BGH stellt klar: Grundsätzlich bestehen gegen diesen Hinweis keine Bedenken
Der BGH hat die gegen diese Beurteilung gerichtete Revision des Beklagten zurückgewiesen. Jedoch hat er vorab klargestellt, das gegen den Hinweis auf die Zertifizierung im Zusammenhang mit der Tätigkeit als Testamentsvollstrecker grundsätzlich aus berufs- und wettbewerbsrechtlicher Sicht allerdings keine Bedenken bestehen. Die Angabe enthalte eine Information, die für das rechtssuchende Publikum durchaus von Bedeutung sei. Zum einen habe der Gesetzgeber mit der Einführung der Fachanwaltsbezeichnungen keine abschließende Regelung des Werberechts der Rechtsanwaltschaft getroffen. Hinweise auf zusätzliche Qualifikationen seien dem Rechtsanwalt daher nicht etwa von vornherein versagt, heißt es. Zum anderen ist eine Irreführung nicht schon deswegen zu bejahen, weil der Begriff der "Zertifizierung" beim angesprochenen Verkehr eine Fehlvorstellung über eine amtliche Verleihung hervorrufen würde; denn  als Zertifizierung werde ein Verfahren bezeichnet, mit dessen Hilfe die Einhaltung bestimmter Anforderungen an Dienstleistungen einschließlich der Herstellungsverfahren nachgewiesen werden kann, so der BGH  weiter. Der Verkehr erkenne auch, dass mit dem Begriff "Testamentsvollstrecker" eine Tätigkeit beschrieben und nicht etwa ein Beruf bezeichnet wird.
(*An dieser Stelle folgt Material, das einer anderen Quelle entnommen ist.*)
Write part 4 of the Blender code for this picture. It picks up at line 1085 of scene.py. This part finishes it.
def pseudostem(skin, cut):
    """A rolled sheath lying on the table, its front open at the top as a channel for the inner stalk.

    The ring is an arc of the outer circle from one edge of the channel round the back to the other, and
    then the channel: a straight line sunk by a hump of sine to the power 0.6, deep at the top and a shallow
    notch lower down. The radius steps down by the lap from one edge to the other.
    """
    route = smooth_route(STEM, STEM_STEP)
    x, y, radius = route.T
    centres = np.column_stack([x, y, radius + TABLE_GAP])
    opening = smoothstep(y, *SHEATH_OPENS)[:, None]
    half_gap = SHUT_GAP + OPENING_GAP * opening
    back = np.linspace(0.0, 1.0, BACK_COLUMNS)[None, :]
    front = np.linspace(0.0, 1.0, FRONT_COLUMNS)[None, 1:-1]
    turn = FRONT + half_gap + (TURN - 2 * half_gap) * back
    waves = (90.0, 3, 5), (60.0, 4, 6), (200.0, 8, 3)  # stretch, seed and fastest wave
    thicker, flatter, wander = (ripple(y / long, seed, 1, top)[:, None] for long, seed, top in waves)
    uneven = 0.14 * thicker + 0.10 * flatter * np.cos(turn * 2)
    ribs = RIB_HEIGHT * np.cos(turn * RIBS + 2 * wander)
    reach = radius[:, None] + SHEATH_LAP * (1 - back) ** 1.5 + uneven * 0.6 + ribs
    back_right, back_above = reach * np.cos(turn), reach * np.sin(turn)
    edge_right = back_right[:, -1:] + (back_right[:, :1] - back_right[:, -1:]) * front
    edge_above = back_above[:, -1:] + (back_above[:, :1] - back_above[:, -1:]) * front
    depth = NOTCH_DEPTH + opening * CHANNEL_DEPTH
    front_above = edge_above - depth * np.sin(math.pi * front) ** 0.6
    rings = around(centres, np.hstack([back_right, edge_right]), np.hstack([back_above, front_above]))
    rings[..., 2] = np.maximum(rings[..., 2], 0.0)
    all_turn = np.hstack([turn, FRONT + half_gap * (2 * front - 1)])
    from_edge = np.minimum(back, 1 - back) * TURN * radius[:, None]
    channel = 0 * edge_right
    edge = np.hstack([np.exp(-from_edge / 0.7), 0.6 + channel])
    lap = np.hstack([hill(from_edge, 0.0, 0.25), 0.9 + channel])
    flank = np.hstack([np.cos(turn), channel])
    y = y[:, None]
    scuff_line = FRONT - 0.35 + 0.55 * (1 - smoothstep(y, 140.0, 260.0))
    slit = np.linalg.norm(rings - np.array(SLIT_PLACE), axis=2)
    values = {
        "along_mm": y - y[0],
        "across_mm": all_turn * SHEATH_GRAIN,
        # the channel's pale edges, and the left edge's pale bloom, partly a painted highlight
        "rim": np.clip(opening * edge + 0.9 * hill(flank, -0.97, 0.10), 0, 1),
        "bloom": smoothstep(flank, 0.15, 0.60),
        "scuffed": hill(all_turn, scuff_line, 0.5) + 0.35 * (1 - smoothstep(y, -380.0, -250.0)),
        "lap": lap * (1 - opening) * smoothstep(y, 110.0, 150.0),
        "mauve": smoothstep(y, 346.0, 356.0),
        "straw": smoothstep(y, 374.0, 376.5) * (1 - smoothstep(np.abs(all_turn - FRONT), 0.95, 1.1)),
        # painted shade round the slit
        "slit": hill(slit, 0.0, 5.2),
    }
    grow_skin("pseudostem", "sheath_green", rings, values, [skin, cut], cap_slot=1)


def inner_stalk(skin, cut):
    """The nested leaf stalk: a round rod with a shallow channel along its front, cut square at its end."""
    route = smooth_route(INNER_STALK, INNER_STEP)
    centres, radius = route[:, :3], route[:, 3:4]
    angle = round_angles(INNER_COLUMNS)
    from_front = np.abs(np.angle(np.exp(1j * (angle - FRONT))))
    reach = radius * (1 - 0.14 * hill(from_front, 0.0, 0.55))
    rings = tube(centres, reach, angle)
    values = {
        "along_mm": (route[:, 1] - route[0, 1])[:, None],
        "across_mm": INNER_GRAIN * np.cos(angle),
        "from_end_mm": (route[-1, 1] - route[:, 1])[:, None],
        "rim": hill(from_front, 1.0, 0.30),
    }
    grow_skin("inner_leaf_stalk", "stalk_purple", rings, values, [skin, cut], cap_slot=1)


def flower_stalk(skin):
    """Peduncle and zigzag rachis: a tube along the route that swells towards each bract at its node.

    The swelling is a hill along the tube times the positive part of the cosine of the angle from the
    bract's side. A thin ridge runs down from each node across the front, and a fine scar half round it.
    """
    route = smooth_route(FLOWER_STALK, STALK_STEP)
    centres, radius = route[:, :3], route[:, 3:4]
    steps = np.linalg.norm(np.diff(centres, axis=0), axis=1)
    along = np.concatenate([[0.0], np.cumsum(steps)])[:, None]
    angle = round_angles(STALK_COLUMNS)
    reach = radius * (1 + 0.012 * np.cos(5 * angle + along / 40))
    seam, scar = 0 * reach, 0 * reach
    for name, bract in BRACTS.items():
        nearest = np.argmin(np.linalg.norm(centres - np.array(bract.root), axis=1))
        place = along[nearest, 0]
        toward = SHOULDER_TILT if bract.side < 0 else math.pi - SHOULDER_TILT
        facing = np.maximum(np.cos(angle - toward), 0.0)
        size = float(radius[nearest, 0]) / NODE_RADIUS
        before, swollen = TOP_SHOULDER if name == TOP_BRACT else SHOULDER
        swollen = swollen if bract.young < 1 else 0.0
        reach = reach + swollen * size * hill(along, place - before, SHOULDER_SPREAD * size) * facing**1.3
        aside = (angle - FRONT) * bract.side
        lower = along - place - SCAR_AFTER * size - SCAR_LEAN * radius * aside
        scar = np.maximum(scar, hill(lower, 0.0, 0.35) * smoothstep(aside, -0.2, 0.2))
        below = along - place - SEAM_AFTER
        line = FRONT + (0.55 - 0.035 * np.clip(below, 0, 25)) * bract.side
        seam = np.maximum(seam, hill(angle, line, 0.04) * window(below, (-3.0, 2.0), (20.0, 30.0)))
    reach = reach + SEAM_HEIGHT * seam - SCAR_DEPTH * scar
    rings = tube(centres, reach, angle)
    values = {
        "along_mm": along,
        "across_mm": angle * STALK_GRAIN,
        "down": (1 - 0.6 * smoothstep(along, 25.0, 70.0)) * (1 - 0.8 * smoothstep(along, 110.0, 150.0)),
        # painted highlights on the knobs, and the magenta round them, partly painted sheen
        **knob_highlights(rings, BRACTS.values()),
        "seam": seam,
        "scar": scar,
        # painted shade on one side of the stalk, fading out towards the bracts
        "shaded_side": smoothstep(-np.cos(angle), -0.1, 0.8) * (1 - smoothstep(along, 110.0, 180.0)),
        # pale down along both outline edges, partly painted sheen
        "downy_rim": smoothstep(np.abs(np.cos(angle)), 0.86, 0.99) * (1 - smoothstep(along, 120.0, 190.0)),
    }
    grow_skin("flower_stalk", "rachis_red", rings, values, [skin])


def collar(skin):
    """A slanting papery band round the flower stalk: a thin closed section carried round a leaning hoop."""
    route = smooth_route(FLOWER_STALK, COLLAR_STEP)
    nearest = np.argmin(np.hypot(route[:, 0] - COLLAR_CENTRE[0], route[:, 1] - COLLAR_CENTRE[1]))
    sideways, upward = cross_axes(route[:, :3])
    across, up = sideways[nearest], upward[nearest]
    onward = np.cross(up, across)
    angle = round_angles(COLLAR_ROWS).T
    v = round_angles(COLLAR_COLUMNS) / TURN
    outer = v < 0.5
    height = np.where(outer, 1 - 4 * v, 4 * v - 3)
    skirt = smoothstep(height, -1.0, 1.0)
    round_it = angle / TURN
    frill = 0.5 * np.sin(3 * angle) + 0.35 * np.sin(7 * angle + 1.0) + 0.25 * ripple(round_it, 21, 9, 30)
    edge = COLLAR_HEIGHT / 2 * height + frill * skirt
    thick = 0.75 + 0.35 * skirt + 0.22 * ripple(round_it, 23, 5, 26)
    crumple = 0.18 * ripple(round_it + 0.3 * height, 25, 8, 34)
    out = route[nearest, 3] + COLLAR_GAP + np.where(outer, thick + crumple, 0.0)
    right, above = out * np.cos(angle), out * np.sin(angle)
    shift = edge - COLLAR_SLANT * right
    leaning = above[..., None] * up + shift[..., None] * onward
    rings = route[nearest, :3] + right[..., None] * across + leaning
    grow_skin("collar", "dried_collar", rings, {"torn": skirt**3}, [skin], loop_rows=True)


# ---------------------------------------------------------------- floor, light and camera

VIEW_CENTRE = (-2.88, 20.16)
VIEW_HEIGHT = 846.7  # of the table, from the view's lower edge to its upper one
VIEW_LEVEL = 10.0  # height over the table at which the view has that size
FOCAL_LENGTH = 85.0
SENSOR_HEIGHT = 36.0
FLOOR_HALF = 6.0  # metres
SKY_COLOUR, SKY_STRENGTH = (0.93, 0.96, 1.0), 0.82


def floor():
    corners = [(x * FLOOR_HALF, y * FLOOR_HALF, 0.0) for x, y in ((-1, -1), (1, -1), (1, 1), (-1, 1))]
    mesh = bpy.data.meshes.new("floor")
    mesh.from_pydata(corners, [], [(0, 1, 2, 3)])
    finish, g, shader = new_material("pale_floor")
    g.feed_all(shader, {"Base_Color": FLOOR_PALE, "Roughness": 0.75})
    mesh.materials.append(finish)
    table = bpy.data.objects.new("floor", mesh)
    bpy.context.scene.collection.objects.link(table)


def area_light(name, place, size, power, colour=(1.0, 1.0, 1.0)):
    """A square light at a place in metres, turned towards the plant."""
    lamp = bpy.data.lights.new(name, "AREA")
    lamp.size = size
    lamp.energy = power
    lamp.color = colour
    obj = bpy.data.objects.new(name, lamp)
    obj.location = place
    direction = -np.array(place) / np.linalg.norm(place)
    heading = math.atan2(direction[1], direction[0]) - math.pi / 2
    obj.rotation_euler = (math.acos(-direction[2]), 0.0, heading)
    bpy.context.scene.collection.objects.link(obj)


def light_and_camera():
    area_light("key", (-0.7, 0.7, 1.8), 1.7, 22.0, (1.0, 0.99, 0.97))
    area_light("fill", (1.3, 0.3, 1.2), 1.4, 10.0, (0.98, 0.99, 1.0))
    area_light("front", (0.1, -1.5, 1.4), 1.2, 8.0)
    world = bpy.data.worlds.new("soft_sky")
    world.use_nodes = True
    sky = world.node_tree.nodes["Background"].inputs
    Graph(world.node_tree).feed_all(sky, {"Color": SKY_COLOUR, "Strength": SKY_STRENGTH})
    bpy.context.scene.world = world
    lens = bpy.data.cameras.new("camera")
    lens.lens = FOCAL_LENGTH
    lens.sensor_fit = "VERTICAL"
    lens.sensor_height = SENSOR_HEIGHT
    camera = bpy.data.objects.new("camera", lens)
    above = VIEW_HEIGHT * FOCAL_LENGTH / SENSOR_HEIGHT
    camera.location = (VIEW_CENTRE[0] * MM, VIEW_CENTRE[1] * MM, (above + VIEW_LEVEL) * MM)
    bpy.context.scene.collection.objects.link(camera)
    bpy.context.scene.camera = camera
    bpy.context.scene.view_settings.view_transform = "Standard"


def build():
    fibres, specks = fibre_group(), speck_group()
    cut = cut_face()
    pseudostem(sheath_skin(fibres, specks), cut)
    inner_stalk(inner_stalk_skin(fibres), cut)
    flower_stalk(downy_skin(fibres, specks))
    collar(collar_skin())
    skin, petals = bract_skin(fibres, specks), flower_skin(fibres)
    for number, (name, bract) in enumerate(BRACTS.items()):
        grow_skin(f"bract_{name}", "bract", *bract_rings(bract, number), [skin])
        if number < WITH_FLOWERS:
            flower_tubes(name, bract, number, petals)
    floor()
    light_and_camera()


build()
Aber: Zweimalige Tätigkeit reicht nicht aus, um Erwartungen der Verbraucher gerecht zu werden
Jedoch gab es auch ein „Aber“: Die angesprochenen Verbraucher erwarten nach Ansicht des BGH von einem "zertifizierten Testamentsvollstrecker", dass er über besondere theoretische Kenntnisse und praktische Erfahrungen auf dem Gebiet der Testamentsvollstreckung verfügt. Dies setze auch bei Rechtsanwälten voraus, dass sie in der Vergangenheit wiederholt als Testamentsvollstrecker tätig geworden sind. Es sei daher irreführend, wenn Rechtsanwälte ohne praktische Erfahrung als Testamentsvollstrecker die Bezeichnung "zertifizierter Testamentsvollstrecker" verwenden. Auch eine zweimalige Tätigkeit als Testamentsvollstrecker reiche nicht aus, um den Erwartungen zu entsprechen, die der Verkehr an einen "zertifizierten Testamentsvollstrecker" stellt.